▶ [Goal] Copy, character for character, the lines running from the one with "Continue the OpenSCAD" to the one with "u, v, w = parts.outputs", ends included. Leave out every other line.
· · · · ·
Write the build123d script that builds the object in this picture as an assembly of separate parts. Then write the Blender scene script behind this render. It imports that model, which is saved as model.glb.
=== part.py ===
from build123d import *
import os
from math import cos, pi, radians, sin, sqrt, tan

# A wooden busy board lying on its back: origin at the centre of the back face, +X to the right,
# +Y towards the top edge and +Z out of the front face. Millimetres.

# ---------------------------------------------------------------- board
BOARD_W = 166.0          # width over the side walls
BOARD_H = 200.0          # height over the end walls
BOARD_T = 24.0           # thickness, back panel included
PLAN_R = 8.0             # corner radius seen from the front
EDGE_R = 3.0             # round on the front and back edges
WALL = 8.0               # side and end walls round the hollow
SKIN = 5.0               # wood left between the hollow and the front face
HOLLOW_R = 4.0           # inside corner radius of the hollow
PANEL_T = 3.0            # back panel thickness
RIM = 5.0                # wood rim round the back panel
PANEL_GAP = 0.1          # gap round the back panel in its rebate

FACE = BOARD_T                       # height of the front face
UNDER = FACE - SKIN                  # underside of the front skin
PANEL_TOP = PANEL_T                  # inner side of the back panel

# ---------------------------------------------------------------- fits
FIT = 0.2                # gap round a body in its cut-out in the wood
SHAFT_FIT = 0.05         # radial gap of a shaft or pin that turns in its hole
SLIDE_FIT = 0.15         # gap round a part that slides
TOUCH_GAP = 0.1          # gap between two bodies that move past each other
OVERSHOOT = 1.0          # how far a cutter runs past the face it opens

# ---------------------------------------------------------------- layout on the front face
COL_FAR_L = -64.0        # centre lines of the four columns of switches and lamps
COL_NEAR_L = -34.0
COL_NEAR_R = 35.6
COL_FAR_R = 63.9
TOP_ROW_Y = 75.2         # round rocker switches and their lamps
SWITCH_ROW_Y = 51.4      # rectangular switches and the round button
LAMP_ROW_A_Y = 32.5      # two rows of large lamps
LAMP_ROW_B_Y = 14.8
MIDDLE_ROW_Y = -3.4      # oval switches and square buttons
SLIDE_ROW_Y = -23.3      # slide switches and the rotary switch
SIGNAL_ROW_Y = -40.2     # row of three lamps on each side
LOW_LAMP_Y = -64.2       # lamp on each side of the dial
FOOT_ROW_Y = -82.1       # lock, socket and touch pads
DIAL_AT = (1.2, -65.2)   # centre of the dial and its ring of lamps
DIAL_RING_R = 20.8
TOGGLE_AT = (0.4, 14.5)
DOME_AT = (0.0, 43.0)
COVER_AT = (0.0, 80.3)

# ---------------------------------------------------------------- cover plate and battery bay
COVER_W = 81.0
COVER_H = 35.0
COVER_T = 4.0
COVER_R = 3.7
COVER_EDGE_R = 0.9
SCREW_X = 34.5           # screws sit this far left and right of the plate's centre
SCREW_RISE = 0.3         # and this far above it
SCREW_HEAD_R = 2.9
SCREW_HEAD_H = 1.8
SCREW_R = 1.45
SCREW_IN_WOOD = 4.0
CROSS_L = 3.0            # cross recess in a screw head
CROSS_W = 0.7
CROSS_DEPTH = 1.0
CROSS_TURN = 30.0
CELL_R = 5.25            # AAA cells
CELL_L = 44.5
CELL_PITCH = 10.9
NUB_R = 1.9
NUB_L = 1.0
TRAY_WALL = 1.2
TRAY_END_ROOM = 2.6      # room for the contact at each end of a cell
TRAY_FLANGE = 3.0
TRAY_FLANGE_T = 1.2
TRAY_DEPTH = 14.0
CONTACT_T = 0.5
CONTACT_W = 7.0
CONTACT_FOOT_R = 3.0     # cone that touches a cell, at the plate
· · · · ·
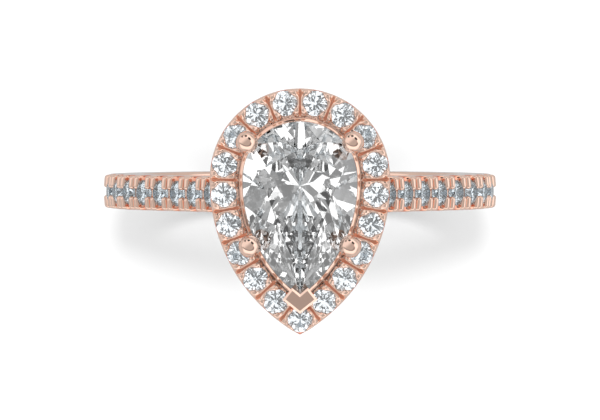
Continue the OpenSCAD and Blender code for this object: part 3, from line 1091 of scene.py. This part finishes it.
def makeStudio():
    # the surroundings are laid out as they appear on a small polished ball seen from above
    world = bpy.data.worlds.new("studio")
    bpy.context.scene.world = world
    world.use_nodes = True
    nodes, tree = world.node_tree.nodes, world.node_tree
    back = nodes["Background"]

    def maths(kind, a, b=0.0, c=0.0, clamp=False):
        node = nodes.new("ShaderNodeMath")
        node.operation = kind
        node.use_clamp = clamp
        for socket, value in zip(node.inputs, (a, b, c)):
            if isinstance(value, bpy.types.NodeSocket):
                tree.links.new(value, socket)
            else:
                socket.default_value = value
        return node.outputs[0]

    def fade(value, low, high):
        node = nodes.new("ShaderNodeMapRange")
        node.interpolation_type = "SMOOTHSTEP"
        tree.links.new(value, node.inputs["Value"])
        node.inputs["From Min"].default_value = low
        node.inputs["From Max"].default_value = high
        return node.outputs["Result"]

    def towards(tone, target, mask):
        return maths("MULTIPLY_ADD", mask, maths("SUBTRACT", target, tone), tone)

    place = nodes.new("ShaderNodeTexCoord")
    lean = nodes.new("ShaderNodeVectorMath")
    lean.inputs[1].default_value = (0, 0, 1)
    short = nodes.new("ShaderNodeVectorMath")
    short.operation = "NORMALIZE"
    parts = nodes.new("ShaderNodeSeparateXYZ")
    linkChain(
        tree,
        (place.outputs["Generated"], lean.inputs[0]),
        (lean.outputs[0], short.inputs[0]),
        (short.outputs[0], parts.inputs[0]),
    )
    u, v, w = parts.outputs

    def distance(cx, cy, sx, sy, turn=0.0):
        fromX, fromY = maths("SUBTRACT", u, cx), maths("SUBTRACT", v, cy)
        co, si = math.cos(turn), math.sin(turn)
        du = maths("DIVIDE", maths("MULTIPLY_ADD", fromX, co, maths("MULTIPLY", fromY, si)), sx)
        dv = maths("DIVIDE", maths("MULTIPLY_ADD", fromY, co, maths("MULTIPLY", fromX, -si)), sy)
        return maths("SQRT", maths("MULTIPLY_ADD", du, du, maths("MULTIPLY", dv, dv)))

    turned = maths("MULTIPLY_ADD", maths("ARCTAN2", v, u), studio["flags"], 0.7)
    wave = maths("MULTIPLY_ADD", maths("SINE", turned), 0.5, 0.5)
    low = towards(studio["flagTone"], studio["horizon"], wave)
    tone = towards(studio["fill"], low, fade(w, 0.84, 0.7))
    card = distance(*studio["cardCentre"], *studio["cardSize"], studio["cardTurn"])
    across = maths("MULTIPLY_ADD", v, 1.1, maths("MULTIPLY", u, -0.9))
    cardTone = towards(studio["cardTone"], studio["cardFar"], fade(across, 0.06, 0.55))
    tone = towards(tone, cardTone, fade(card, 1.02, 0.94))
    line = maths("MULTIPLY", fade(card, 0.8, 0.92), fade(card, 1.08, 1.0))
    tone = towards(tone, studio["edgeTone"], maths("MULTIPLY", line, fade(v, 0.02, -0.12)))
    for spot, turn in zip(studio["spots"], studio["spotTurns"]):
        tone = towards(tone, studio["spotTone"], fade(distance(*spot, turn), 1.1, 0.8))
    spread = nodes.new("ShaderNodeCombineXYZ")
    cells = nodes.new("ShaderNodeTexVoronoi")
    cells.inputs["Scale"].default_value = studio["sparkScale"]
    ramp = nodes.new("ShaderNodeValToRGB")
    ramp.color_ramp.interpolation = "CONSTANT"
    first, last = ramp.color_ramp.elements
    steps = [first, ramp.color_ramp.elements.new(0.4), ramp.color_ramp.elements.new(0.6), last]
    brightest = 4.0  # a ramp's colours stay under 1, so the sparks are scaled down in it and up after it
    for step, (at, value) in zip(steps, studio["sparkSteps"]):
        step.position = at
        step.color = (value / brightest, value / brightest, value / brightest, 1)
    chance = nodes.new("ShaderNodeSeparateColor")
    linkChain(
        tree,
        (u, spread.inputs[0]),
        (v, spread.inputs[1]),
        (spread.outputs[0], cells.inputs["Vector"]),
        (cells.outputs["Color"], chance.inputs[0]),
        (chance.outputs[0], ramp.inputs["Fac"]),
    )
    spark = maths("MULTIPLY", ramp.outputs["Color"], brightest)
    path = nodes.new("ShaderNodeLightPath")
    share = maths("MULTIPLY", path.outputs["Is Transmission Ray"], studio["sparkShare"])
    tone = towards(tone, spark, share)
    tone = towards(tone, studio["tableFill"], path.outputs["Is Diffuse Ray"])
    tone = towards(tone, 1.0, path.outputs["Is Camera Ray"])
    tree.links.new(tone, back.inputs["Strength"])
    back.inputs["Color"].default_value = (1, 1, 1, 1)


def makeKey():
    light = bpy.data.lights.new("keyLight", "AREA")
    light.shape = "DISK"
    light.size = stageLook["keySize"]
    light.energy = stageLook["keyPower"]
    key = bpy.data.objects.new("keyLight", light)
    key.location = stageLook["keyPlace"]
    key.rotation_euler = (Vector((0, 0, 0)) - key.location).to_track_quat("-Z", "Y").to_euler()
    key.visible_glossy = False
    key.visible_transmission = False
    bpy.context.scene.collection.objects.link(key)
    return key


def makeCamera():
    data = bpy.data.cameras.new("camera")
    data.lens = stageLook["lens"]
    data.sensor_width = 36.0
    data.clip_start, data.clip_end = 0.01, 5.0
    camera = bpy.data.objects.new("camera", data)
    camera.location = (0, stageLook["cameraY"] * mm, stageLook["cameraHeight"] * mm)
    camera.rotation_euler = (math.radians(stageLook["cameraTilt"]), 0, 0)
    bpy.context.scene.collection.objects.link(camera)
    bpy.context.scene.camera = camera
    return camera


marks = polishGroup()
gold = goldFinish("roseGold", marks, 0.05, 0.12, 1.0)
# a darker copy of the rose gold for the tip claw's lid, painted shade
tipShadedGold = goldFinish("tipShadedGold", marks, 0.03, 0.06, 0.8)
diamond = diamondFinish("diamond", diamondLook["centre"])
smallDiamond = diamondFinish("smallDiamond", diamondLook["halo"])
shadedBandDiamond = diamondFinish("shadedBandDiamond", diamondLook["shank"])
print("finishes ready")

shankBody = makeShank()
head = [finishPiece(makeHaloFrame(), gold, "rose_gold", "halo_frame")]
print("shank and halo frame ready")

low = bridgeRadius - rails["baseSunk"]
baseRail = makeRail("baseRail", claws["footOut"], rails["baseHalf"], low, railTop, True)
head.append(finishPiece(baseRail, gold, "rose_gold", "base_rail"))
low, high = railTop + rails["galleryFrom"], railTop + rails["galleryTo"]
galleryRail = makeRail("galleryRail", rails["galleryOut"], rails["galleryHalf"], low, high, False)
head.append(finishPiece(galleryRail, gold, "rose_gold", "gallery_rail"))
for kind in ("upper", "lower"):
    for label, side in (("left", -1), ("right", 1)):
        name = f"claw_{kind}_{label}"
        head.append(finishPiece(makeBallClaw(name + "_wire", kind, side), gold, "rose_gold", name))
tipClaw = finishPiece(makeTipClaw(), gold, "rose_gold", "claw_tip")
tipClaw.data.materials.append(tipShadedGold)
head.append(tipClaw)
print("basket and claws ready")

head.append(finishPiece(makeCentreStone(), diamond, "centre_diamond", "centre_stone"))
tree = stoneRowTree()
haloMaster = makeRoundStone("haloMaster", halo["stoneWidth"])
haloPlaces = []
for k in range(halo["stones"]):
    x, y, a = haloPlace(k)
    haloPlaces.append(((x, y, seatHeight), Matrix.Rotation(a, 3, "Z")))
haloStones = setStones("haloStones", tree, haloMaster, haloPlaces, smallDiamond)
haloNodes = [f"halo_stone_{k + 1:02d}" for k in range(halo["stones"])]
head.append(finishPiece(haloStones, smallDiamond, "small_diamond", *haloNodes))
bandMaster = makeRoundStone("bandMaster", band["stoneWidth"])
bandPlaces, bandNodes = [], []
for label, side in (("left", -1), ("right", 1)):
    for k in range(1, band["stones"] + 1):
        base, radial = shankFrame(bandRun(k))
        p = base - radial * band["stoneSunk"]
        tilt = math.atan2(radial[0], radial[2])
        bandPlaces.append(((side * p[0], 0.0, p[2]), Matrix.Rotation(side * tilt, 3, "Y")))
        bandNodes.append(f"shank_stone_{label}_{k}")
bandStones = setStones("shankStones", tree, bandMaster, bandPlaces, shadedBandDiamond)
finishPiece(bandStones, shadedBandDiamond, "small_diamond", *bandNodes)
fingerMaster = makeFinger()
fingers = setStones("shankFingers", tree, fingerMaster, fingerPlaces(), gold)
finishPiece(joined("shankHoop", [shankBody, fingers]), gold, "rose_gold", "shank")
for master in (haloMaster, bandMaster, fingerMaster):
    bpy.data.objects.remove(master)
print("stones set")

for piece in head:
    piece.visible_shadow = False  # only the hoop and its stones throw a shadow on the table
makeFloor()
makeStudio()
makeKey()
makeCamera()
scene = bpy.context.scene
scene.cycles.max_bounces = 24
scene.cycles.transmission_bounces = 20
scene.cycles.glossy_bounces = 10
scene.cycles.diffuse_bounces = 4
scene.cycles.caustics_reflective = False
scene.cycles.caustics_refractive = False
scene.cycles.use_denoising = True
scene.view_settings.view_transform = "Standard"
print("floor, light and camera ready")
· · · · ·
▶ [Response to this task]
Continue the OpenSCAD and Blender code for this object: part 3, from line 1091 of scene.py. This part finishes it.
def makeStudio():
    # the surroundings are laid out as they appear on a small polished ball seen from above
    world = bpy.data.worlds.new("studio")
    bpy.context.scene.world = world
    world.use_nodes = True
    nodes, tree = world.node_tree.nodes, world.node_tree
    back = nodes["Background"]

    def maths(kind, a, b=0.0, c=0.0, clamp=False):
        node = nodes.new("ShaderNodeMath")
        node.operation = kind
        node.use_clamp = clamp
        for socket, value in zip(node.inputs, (a, b, c)):
            if isinstance(value, bpy.types.NodeSocket):
                tree.links.new(value, socket)
            else:
                socket.default_value = value
        return node.outputs[0]

    def fade(value, low, high):
        node = nodes.new("ShaderNodeMapRange")
        node.interpolation_type = "SMOOTHSTEP"
        tree.links.new(value, node.inputs["Value"])
        node.inputs["From Min"].default_value = low
        node.inputs["From Max"].default_value = high
        return node.outputs["Result"]

    def towards(tone, target, mask):
        return maths("MULTIPLY_ADD", mask, maths("SUBTRACT", target, tone), tone)

    place = nodes.new("ShaderNodeTexCoord")
    lean = nodes.new("ShaderNodeVectorMath")
    lean.inputs[1].default_value = (0, 0, 1)
    short = nodes.new("ShaderNodeVectorMath")
    short.operation = "NORMALIZE"
    parts = nodes.new("ShaderNodeSeparateXYZ")
    linkChain(
        tree,
        (place.outputs["Generated"], lean.inputs[0]),
        (lean.outputs[0], short.inputs[0]),
        (short.outputs[0], parts.inputs[0]),
    )
    u, v, w = parts.outputs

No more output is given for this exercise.